TEST for readers: can you find the fallacy in this snip?:
Miami Gardens Woman Has Been Caring for Comatose Daughter for 33 YearsMIAMI GARDENS -- For 33 years, in a bedroom decorated with angels, Kaye O'Bara has tended to her daughter, Edwarda, a diabetic whose heart stopped beating in 1970, damaging her brain and thrusting her into a sleep from which she has never awakened.
Kaye turns Edwarda from side to side a dozen times a day to prevent bedsores. She mixes baby food, milk, eggs, orange juice, Mazola oil, brewer's yeast and a piece of white bread into a blender and then a wire mesh strainer, pouring the concoction into Edwarda's feeding tube every two hours, day and night.
She suctions mucus from Edwarda's throat, whispers endearments in her ear, and braids her long gray hair.
"She always liked to be fussed with," Kaye says of her eldest daughter, who was 16 when she begged her mother: "Promise you won't leave me, will you, Mommy?" before losing consciousness in the hospital.
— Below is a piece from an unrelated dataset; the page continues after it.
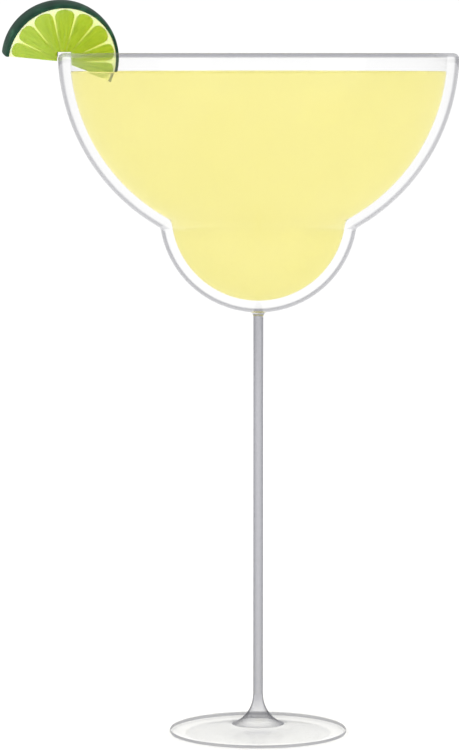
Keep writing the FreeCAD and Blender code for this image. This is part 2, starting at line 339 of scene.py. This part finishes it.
def make_clear_look(name, painted_shade_stops, waviness=0.0, mirroring=0.6, thickens=None):
    """Clear soda-lime glass: colourless, with soft mirrors that strengthen where it turns away.

    It is thin and even enough that nothing behind it shifts.  Its edges show as grey lines of
    painted shade, for the dark edges of glass against a bright room, and partly for the real
    greying where the sight runs long through the wall: the painted shade runs over how far a place
    is turned away, from 0 straight on to 1 edge on.  Where it thickens from one height to another,
    painted shade greys it as well.
    """
    material, tree, paint = new_material(name)
    tree.nodes.remove(paint)
    # Hot glass cools with slow waves, about 40 mm long.
    waves = add_node(tree, "ShaderNodeTexNoise", {"Vector": place_on_object(tree),
                                                  "Scale": 1 / (40 * MM), "Detail": 1.0})
    bump = add_node(tree, "ShaderNodeBump", {"Height": waves.outputs["Fac"],
                                             "Strength": waviness, "Distance": 2 * MM})
    turned = add_node(tree, "ShaderNodeLayerWeight", {"Blend": 0.5}).outputs["Facing"]
    # Painted shade: the colour greys by how far the surface is turned away, to draw the edges.
    painted_shade = add_ramp(tree, turned, painted_shade_stops)
    if thickens:
        height = add_node(tree, "ShaderNodeSeparateXYZ", {0: place_on_object(tree)}).outputs["Z"]
        rise = add_node(tree, "ShaderNodeMapRange", {"Value": height, "From Min": thickens[0],
                                                     "From Max": thickens[1]})
        # Painted shade: the flare greys with height as it thickens, from white to light grey.
        painted_height_shade = add_ramp(tree, rise.outputs[0], [(0.0, "#FFFFFF"), (1.0, "#DCDCDF")])
        both = add_node(tree, "ShaderNodeVectorMath", {0: painted_shade, 1: painted_height_shade}, operation="MULTIPLY")
        painted_shade = both.outputs[0]
    through = add_node(tree, "ShaderNodeBsdfTransparent", {"Color": painted_shade})
    mirror = add_node(tree, "ShaderNodeBsdfGlossy", {"Color": (1, 1, 1, 1), "Roughness": 0.04,
                                                     "Normal": bump.outputs["Normal"]})
    # Glass mirrors a few percent straight on, and more with the fifth power of the turn.
    grazing = add_node(tree, "ShaderNodeMath", {0: turned, 1: 5.0}, operation="POWER")
    share = add_node(tree, "ShaderNodeMath", {0: grazing.outputs[0], 1: mirroring, 2: 0.03},
                     operation="MULTIPLY_ADD")
    mixed = add_node(tree, "ShaderNodeMixShader", {0: share.outputs[0], 1: through.outputs[0],
                                                   2: mirror.outputs[0]})
    tree.links.new(mixed.outputs[0], tree.nodes["Material Output"].inputs["Surface"])
    return material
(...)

Now 50, Edwarda has never said another word.
She coughs, grins, grimaces, blinks, and yawns, but exhibits no signs of cognition.
Kaye refuses to let anyone refer to her child's condition by its medical term: persistent vegetative state. "I say if they can find me a tomato that smiles, they can say she's in a vegetative state."
Unfortunately, the entire article was not posted, and it is no longer on the linked page. That's why when possible the entire article should be posted.
BTW, this month's Citizen magazine includes that quote:
"I say if they can find me a tomato that smiles, they can say she's in a vegetative state."